Keywords: NoC, Life-Time, SoC,Communication Energy Consumption.

Introduction

Today’s semiconductor fabrication technologies can integrate over billions of transistors on one chip. The complexity of the system increases dramatically because of the amounts of transistors on a single chip is proliferating. The concept of SoC emerges, as times require. SoCs can be fabricated by several technologies, including: Full custom, Standard cell and FPGA. With the increase in system complexity, the design of future Systems-on-chip(SoCs) faces major challenges. One among them is the design of the communication infrastructure.

In fact, the traditional bus-based or more complex hierarchical bus structures (e.g.,AMBA,STBus) cannot satisfy the performance, scalability, flexibility and energy efficiency requirements of future systems [1]. Network-on-Chip or Network-on-a-Chip (NoC or NOC) is a new approach to design the communication subsystem of System-on-a-Chip (SoC). NoC brings networking theories and systematic networking methods to on-chip communication and brings notable improvements over conventional bus systems.

Till now, the techniques proposed for the resource management for SoCs depend on a resource manager working under the control of an operating system [7]. Since SoC design is moving towards a communication-centric paradigm [8], the resource management process need to consider new parameter metrics (e.g., physical links with limited bandwidth, communication-energy minimization). In fact, with improper task assignment, the system performance will degrade. E.g., the "Random Allocation"scheme results in severe internal/external contention, which causes longer transmission latency and hence smaller system throughput.

The incoming applications, described by the Application Characteristic Graph are mapped onto multi-processing element SoC where communication happens via the Network-on-Chip (NoC) approach. Our work basically improves the proposed strategies [9] for minimizing the internal and external contention. Then these modified approaches are combined from a user perspective by a hybrid allocation scheme [9]. The new entity added in the allocation process is Life-Time (LT) of a node. Details on LT are given latter. The new entity LT improves the allocation (reduces the communication cost) of the application, for whose ACG, LT is associated to its vertices as well as the communication cost for additional mapping is also reduced. And reducing the communication cost is also considered as one of the important quality parameter of an allocation strategy.

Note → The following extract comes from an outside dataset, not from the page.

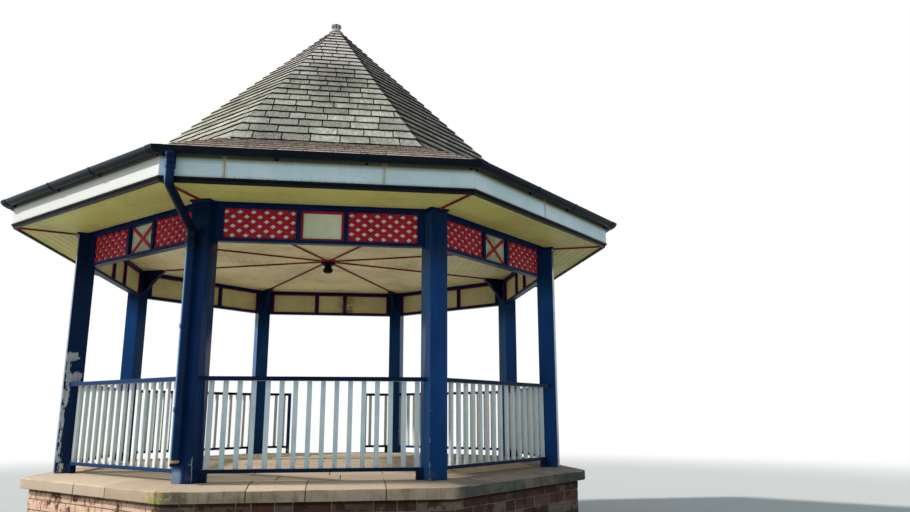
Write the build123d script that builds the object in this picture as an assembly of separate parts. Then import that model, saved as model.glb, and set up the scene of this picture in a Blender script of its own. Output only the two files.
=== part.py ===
from build123d import *
import math
import os

# Octagonal bandstand. Millimetres, +Z up, origin at the octagon's centre on the ground.
# The front bay faces -Y. Bays run anticlockwise from the front, seen from above.
# An apothem is measured square to a bay, a radius along a corner.
bay_names = ["front", "front_right", "right", "back_right", "back", "back_left", "left", "front_left"]
post_names = ["front_left", "front_right", "right_front", "right_back",
              "back_right", "back_left", "left_back", "left_front"]
plain_bays = [0, 2, 4, 6]       # bays whose middle frieze board is plain inside a border
entrance_bay = 4

half = math.radians(22.5)
fit = 0.3                       # clearance where one piece seats against another
joint = 1.0                     # open joint between like pieces of a ring

# posts and the bay they frame
bay = 2400.0                    # between post centres
post = 206.0
post_r = bay / 2 / math.sin(half)
chord = post_r * math.cos(half)         # apothem of the line of the posts

# stone platform
arris_z = 900.0                 # outer top edge of the coping
coping_fall = 40.0              # slope of the coping's outer part
coping_edge = 110.0             # depth of the coping at its outer face
wall_step = 324.0               # wall's face, out from the posts
wall_thick = 350.0
coping_over = 85.0              # coping past the wall's face
coping_level = 138.0            # level part of the coping, out from the posts
coping_back = 197.0             # level part of the coping, in from the posts
corner_facet = 98.0             # narrow face worked across each stone corner
floor_z = arris_z + coping_fall
coping_under = arris_z - coping_edge
wall_out = chord + wall_step
coping_out = wall_out + coping_over
coping_flat = chord + coping_level
coping_in = chord - coping_back

# levels under the roof
headroom = 2820.0               # floor to ceiling
board = 20.0
beam_wide = 100.0
beam_deep = 150.0
cap_deep = 35.0
cap_proud = 25.0
cap_side = 12.0                 # top of the cap past the post's sides, clear of the frieze
soffit_z = floor_z + headroom
beam_in = chord - beam_wide / 2
beam_out = chord + beam_wide / 2

# frieze
frieze_deep = 412.0
frieze_wide = 90.0
frieze_set = 30.0               # middle of the frieze, in from the line of the posts
frieze_top_rail = 52.0
frieze_foot_rail = 35.0
stile = 43.0                    # end stiles, at the inner face
divider_x = 249.0
divider = 46.0
frieze_board = 12.0
board_set = 40.0                # back of the boards, in from the posts
slat_thick = 10.0
lattice_slat = 43.0
lattice_step = 137.0
lattice_rise = 101.0
lattice_lag = 0.25              # openings drop by this share of the rise
lattice_out = 9.0               # pattern's middle, out from the panel's
border = 26.0
border_thick = 12.0
cross_bar = 34.0
frieze_foot = soffit_z - frieze_deep
frieze_in = chord - frieze_set - frieze_wide / 2
frieze_out = chord - frieze_set + frieze_wide / 2
frieze_board_a = chord - board_set

# balustrade
rail_height = 1020.0
rail_deep = 41.0
rail_wide = 130.0
rail_back = 47.0                # inner face of both rails, in from the posts
foot_rail_height = 124.0
foot_rail_deep = 37.0
foot_rail_wide = 70.0
slat_set = 12.0                 # middle of the slats, in from the posts
slat = 48.0
slat_depth = 32.0
slat_step = 137.0
foot_block = 50.0
newel = 55.0
entrance = 1320.0               # between newel centres
rail_top = floor_z + rail_height
rail_in = chord - rail_back
rail_out = rail_in + rail_wide
foot_rail_top = floor_z + foot_rail_height
foot_rail_out = rail_in + foot_rail_wide
slat_a = chord - slat_set
newel_x = entrance / 2

# brackets at the post heads
bracket_long = 320.0
bracket_deep = 330.0
bracket_thick = 70.0
bracket_toe = 28.0
bracket_nose = 30.0
bracket_hollow = 9.0            # the underside's sag behind a straight line
bracket_flats = 4

# eaves
fascia_step = 753.0             # fascia's face, out from the posts
fascia_thick = 25.0
trim_drop = 24.0                # moulding below the soffit
trim_deep = 54.0
trim_back = 36.0
trim_proud = 12.0
fascia_out = chord + fascia_step
fascia_in = fascia_out - fascia_thick
trim_foot = soffit_z - trim_drop
trim_top = trim_foot + trim_deep
trim_in = fascia_out - trim_back
trim_out = fascia_out + trim_proud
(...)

In Section 2, we explain how this paper relates to other work. In Section 4 we describe the proposed work with the details of all the algorithms and finally we draw conclusions in Section 6.

Related Work

Task allocation is an important factor that influences performance optimization in parallel and distributed systems. To date, Contiguous and non-contiguous allocation techniques have been proposed for resource assignment to achieve i) Complete utilization of the system resources and ii) Maximize jobs performance [2,3,4,5,6]. In contiguous allocation, the processing elements are constrained to be physically adjacent. But the non-contiguous allocation scheme lifts the restriction of contiguity of processors [4].

The contiguous allocation can achieve only 34% to 66% resource utilization, while the non-contiguous allocation scheme can reach up to 78%. However, the performance of non-contiguous allocation may degrade due to internal and external contention [2], [4]. The internal contention is caused when two communication flows from the same application contend for the same link , whereas external contention is caused due to two communication flow from two different applications contend for the same link [5].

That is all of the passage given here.